We recently divested ourselves of the bundle which kept on increasing in cost with little or no increase in service. We now have a separate truly local Internet provider (Monkey Brains $35 per month), purchased a separate router ($90 and no monthly charges), purchased an Ooma VOIP phone for the most basic rate which is only the taxes and fees that are normally added to a phone subscription; and have a Roku subscription for our TV service. The TV service is tied to our internet service only because the hills around us do not permit any type of antenna connection.

We kept a VOIP service for a couple of reasons. My wife has a smart phone that she never uses, and I have a flip phone created to wean people from the smart phone. My flip is my local emergency phone and our travel phone. With minimal service (100 minutes per month for $5 plus taxes) I use the flip phone to call Europe, and I can use it in Europe when connected to a WiFi which requires a password, such as in a hotel or at a friend’s house. But in our house, which is a two story structure, eliminating the “landline” would mean that we would have to carry our phone around the house all the time, and neither of us is willing to do that. As things stand, we have our main phone next to computer station and an extension on the other floor.

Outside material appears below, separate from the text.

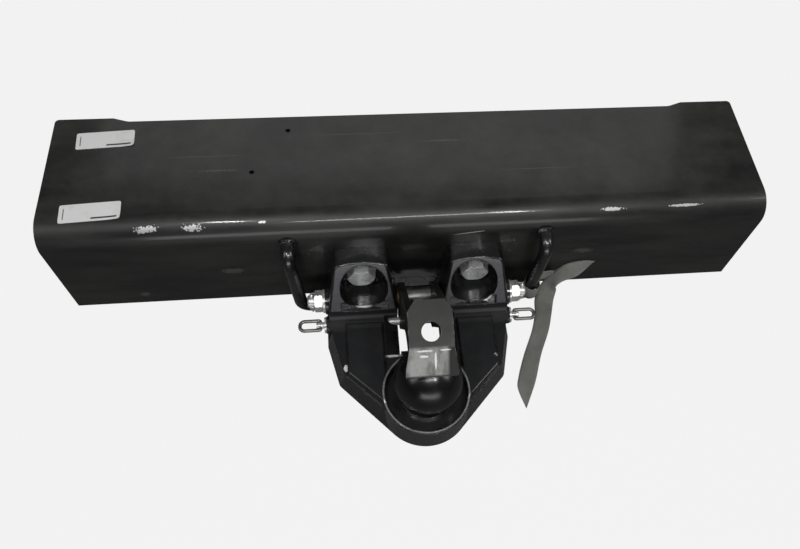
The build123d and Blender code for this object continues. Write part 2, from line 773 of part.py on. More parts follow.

There is also a social advantage to landlines: It used to be that when I called my daughter, either she or her spouse would answer the phone. We had the opportunity to exchange pleasantries with another member of the household before being passed on the other person for whom the call was originally intended. That ended a long time ago when they switched to smartphones. If they call, the chance of speaking to the other member of the household is still possible. In fact, we can be on the phone together on our end.